:: Task brief ::
Identify each line below containing the string "this" and copy it.

:: Available data ::
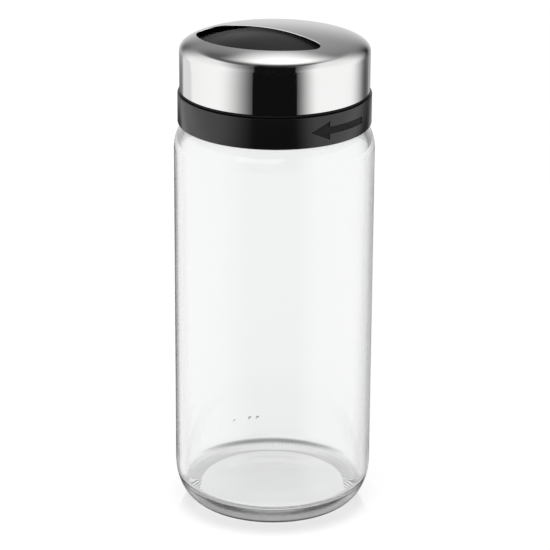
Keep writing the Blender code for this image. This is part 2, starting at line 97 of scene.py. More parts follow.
class Value:
    """A shader socket that takes part in Python arithmetic."""

    def __init__(self, graph: "Graph", socket: NodeSocket) -> None:
        """Keeps the socket and the graph that it belongs to."""
        self.graph = graph
        self.socket = socket

    def __add__(self, other: Number) -> "Value":
        """Sum."""
        return self.graph.math("ADD", self, other)

    def __sub__(self, other: Number) -> "Value":
        """Difference."""
        return self.graph.math("SUBTRACT", self, other)

    def __rsub__(self, other: float) -> "Value":
        """A number less this value."""
        return self.graph.math("SUBTRACT", other, self)

    def __mul__(self, other: Number) -> "Value":
        """Product."""
        return self.graph.math("MULTIPLY", self, other)

    def __truediv__(self, other: Number) -> "Value":
        """Quotient."""
        return self.graph.math("DIVIDE", self, other)

    __radd__ = __add__
    __rmul__ = __mul__

    def size(self) -> "Value":
        """The value without its sign."""
        return self.graph.math("ABSOLUTE", self)

    def rise(self, low: float, high: float) -> "Value":
        """A smooth step from 0 where the value is low to 1 where it is high.

        Args:
            low: Where the step is 0.
            high: Where the step is 1.

        Returns:
            The step, between 0 and 1.
        """
        sockets = {"Value": self, "From Min": low, "From Max": high}
        ranged = self.graph.node("ShaderNodeMapRange", {"interpolation_type": "SMOOTHSTEP"}, sockets)
        return Value(self.graph, ranged.outputs["Result"])

    def over(self, limit: float) -> "Value":
        """1 where the value is over the limit, and 0 elsewhere."""
        return self.graph.math("GREATER_THAN", self, limit)

    def at_least(self, limit: Number) -> "Value":
        """The larger of this value and another."""
        return self.graph.math("MAXIMUM", self, limit)


class Graph:
    """Builds one node tree from expressions."""

    def __init__(self, tree: NodeTree) -> None:
        """Empties the tree."""
        self.tree = tree
        tree.nodes.clear()

    def node(self, kind: str, settings: dict | None = None, sockets: dict | None = None) -> Node:
        """Adds a node.

        Args:
            kind: The node's type.
            settings: Its settings, which are set first.
            sockets: The values or links of its sockets, by name or number.

        Returns:
            The node.
        """
        made = self.tree.nodes.new(kind)
        for name, setting in (settings or {}).items():
            setattr(made, name, setting)
        for name, given in (sockets or {}).items():
            given = given.socket if isinstance(given, Value) else given
            if isinstance(given, NodeSocket):
                self.tree.links.new(given, made.inputs[name])
            else:
                made.inputs[name].default_value = given
        return made

    def math(self, operation: str, *values: Number) -> Value:
        """Adds one Math node and returns its result."""
        made = self.node("ShaderNodeMath", {"operation": operation}, dict(enumerate(values)))
        return Value(self, made.outputs[0])

    def place(self) -> tuple[Value, Value, Value]:
        """X, Y and Z of the shaded point in the object's own coordinates."""
        return self.split(self.node("ShaderNodeTexCoord").outputs["Object"])

    def split(self, vector: NodeSocket) -> tuple[Value, Value, Value]:
        """X, Y and Z of a vector."""
        parts = self.node("ShaderNodeSeparateXYZ", sockets={"Vector": vector})
        return tuple(Value(self, parts.outputs[axis]) for axis in "XYZ")

    def reach(self, across: Value, along: Value) -> Value:
        """How far away a point is that lies so far across and so far along."""
        return self.math("SQRT", across * across + along * along)

    def rays(self, *kinds: str) -> list[Value]:
        """For each kind of ray, 1 where it is of that kind and 0 elsewhere."""
        path = self.node("ShaderNodeLightPath")
        return [Value(self, path.outputs[f"Is {kind} Ray"]) for kind in kinds]

    def noise(self, size: float, detail: float = 3.0, stretch: Sequence[float] = (1, 1, 1)) -> Value:
        """Noise on object coordinates.

        Args:
            size: The size of its features, in metres.
            detail: How many finer octaves it has.
            stretch: How much longer its features are along X, Y and Z.

        Returns:
            The noise, about 0.5 on average.
        """
        coordinates = self.node("ShaderNodeTexCoord").outputs["Object"]
        scale = [1 / (size * longer) for longer in stretch]
        scaled = self.node("ShaderNodeMapping", sockets={"Vector": coordinates, "Scale": scale})
        sockets = {"Vector": scaled.outputs["Vector"], "Scale": 1.0, "Detail": detail}
        return Value(self, self.node("ShaderNodeTexNoise", sockets=sockets).outputs["Fac"])

    def facing(self) -> Value:
        """0 where the surface faces the viewer, rising to 1 where it is seen edge on."""
        made = self.node("ShaderNodeLayerWeight", sockets={"Blend": 0.5})
        return Value(self, made.outputs["Facing"])

    def speckle(self, size: float) -> Value:
        """Rounded cells on object coordinates, 0 at their middles."""
        sockets = {"Vector": self.node("ShaderNodeTexCoord").outputs["Object"], "Scale": 1 / size}
        return Value(self, self.node("ShaderNodeTexVoronoi", sockets=sockets).outputs["Distance"])

    def bump(self, height: Value, depth: float = 1.0) -> NodeSocket:
        """A normal from a height, of which 1 stands for the depth in metres."""
        sockets = {"Height": height, "Distance": depth, "Strength": 1.0}
        return self.node("ShaderNodeBump", sockets=sockets).outputs["Normal"]

    def blend(self, share: Number, first: Sequence[float], second: Sequence[float]) -> NodeSocket:
        """A colour between two colours."""
        sockets = {"Factor": share, "A": (*first, 1.0), "B": (*second, 1.0)}
        return self.node("ShaderNodeMix", {"data_type": "RGBA"}, sockets).outputs["Result"]

    def surface(self, **sockets: object) -> None:
        """Adds the Principled shader that covers a piece, and its output.

        Args:
            **sockets: The shader's values or links, by their names in small letters.
        """
        words = {name.replace("_", " ").title(): given for name, given in sockets.items()}
        words = {"IOR" if name == "Ior" else name: given for name, given in words.items()}
        shader = self.node("ShaderNodeBsdfPrincipled", sockets=words)
        self.node("ShaderNodeOutputMaterial", sockets={"Surface": shader.outputs["BSDF"]})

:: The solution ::
Keep writing the Blender code for this image. This is part 2, starting at line 97 of scene.py. More parts follow.
        """A number less this value."""
        """The larger of this value and another."""